Das war der Ausgangspunkt für weitere Recherchen bei diversen Forschungs- und Gedenkstätten, erst online, „und am nächsten Tag war ich unterwegs“. Die Fotografien zeigen Juden, Sinti und Roma, Zeugen Jehovas, Slawen oder Russen. Der NS-Rassenwahn nahm ihnen die Daseinsberechtigung. Aber zuvor wurde der Massenmord an europaweit über einer Million Kindern sorgsam dokumentiert. Aus „erkennungsdienstlichen Gründen“ lichtete man die Minderjährigen zuvor noch ab. Alle kamen direkt aus den Zügen, von der Selektion, waren auf der Suche nach ihren Eltern und hatten vermutlich keine Ahnung, wo sie da gelandet waren. Manche wussten nicht, dass sie ihren Mördern gegenübersaßen, und blickten recht freundlich, um einen guten Eindruck bemüht. Andere ahnten wohl mehr, als sie wussten, was vor der Baracke auf sie warten wird. Natürlich gibt es auch in anderen Kriegen auf der Welt viele Kinder, die ihr Leben lassen müssen. „Aber das sind dann meistens unabsichtliche Tote, die man mit diesem schrecklichen Wort ‚Kollateralschäden’ benennt“, sagt Bockelmann. „Das hier aber waren geplante, fabrikmäßige Ermordungen. Es gab Kindertransporte nach Auschwitz.“

Etwa 130 Porträts hat Bockelmann inzwischen nach den Aufnahmen angefertigt.

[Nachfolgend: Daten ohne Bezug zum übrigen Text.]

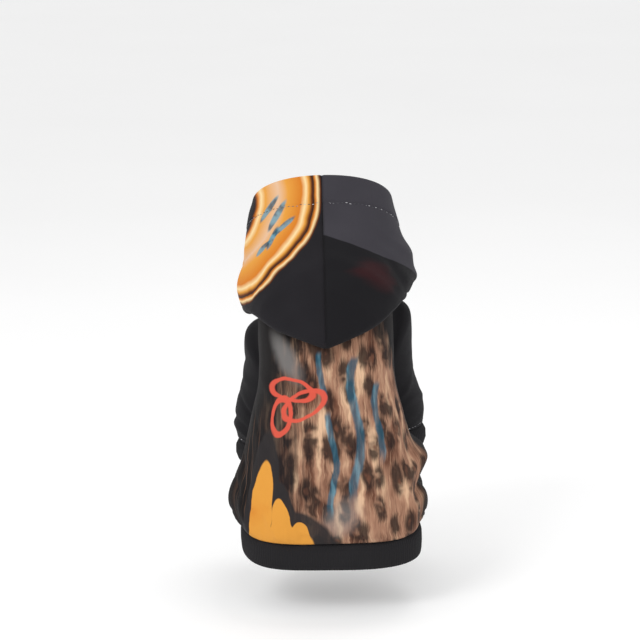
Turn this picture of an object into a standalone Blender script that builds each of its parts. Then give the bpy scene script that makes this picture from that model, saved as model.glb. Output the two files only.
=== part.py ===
"""A pet's pullover hoodie in its worn form, with the hood down and hanging over the back.

Metres, +Z up. The origin is the middle of the back of the neckline, where the hoodie hangs on the withers.
+Y is the way that the wearer faces, and +X is the wearer's right.
"""

import math
from collections import namedtuple

import bpy
from mathutils import Vector

# Cloth
CLOTH = 0.0020
RIB_CLOTH = 0.0028
SEAM_GAP = 0.0006
SEAT_GAP = 0.0003

# Body, measured over the cloth
BACK_LENGTH = 0.357
BACK_SWEEP = 0.124
NECK_WIDTH = 0.125
NECK_DEPTH = 0.108
NECK_TILT = 30.0
CHEST_WIDTH = 0.160
CHEST_DEPTH = 0.172
HIP_WIDTH = 0.217
HIP_DEPTH = 0.166
WAIST_WIDTH = 0.208
WAIST_DEPTH = 0.149
WAIST_TILT = -7.0
KEEL = 0.16
SQUARENESS = 0.90
SIDE_SEAM = 100.0

# Gathers above the waistband
GATHERS = 14
GATHER_DEPTH = 0.0016
GATHER_HEIGHT = 0.060

# Waistband
WAISTBAND_HEIGHT = 0.031
WAISTBAND_BULGE = 0.0012
WAISTBAND_TUCK = 0.0020

# Sleeves and cuffs
SLEEVE_RADIUS = 0.037
SLEEVE_END_RADIUS = 0.0305
SLEEVE_LENGTH = 0.112
SLEEVE_REACH = 0.026
CUFF_LENGTH = 0.024
CUFF_BULGE = 0.0022

# Hood
HOOD_DROP = 0.146
HOOD_CLEARANCE = 0.0009
HOOD_LOFT = 0.017
HOOD_PUFF = 0.007
EDGE_WIDTH = 0.153
EDGE_DEPTH = 0.124
EDGE_RISE = 0.020
EDGE_TILT = 36.0
THROAT_DIP = 0.012

# Mesh steps
BODY_ROWS = 22
BODY_STEP = 100.0 / 15
HOOD_STEP = 10.0
TUBE_SIDES = 24

# One row for each cross-section of the body, from the neckline to the waistband seam.
# along and sweep are shares of BACK_LENGTH and BACK_SWEEP, and give the section's point on the back.
Section = namedtuple("Section", "along sweep width depth tilt")
SECTIONS = (
    Section(0.000, 0.00, 1.000 * NECK_WIDTH, 1.00 * NECK_DEPTH, 1.00 * NECK_TILT),
    Section(0.080, 0.10, 0.850 * CHEST_WIDTH, 0.74 * CHEST_DEPTH, 0.88 * NECK_TILT),
    Section(0.180, 0.26, 0.950 * CHEST_WIDTH, 0.87 * CHEST_DEPTH, 0.78 * NECK_TILT),
    Section(0.320, 0.49, 1.000 * CHEST_WIDTH, 0.98 * CHEST_DEPTH, 0.62 * NECK_TILT),
    Section(0.500, 0.72, 1.000 * CHEST_WIDTH, 1.00 * CHEST_DEPTH, 0.38 * NECK_TILT),
    Section(0.660, 0.87, 0.840 * HIP_WIDTH, 1.03 * HIP_DEPTH, 0.12 * NECK_TILT),
    Section(0.800, 0.97, 0.945 * HIP_WIDTH, 1.01 * HIP_DEPTH, 0.30 * WAIST_TILT),
    Section(0.900, 1.00, 1.000 * HIP_WIDTH, 0.99 * HIP_DEPTH, 0.80 * WAIST_TILT),
    Section(0.965, 0.98, 0.965 * HIP_WIDTH, 0.96 * HIP_DEPTH, 0.95 * WAIST_TILT),
    Section(1.000, 0.93, 1.000 * WAIST_WIDTH, 1.00 * WAIST_DEPTH, 1.00 * WAIST_TILT),
)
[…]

Im Hubert Burda-Saal des Jüdischen Zentrums ist ein Fünftel davon zu sehen. Eine schöne, kleine Ausstellung mit enormer Wirkung. Die, so hofft Bockelmann, möglichst viele Schüler sehen sollten. „Ich habe erkannt, dass ich die Welt nicht verbessern kann mit meiner Arbeit. Aber wenn sie sich um einen Millimeter positiv verändert, wäre auch schon etwas erreicht. Meine Generation, die interessiert mich nicht mehr. Die Jungen, die sind meine Zielgruppe.“ Und die kommen ab heute bis morgen hoffentlich in Scharen, alleine, mit Freunden, der Schulklasse oder Familie.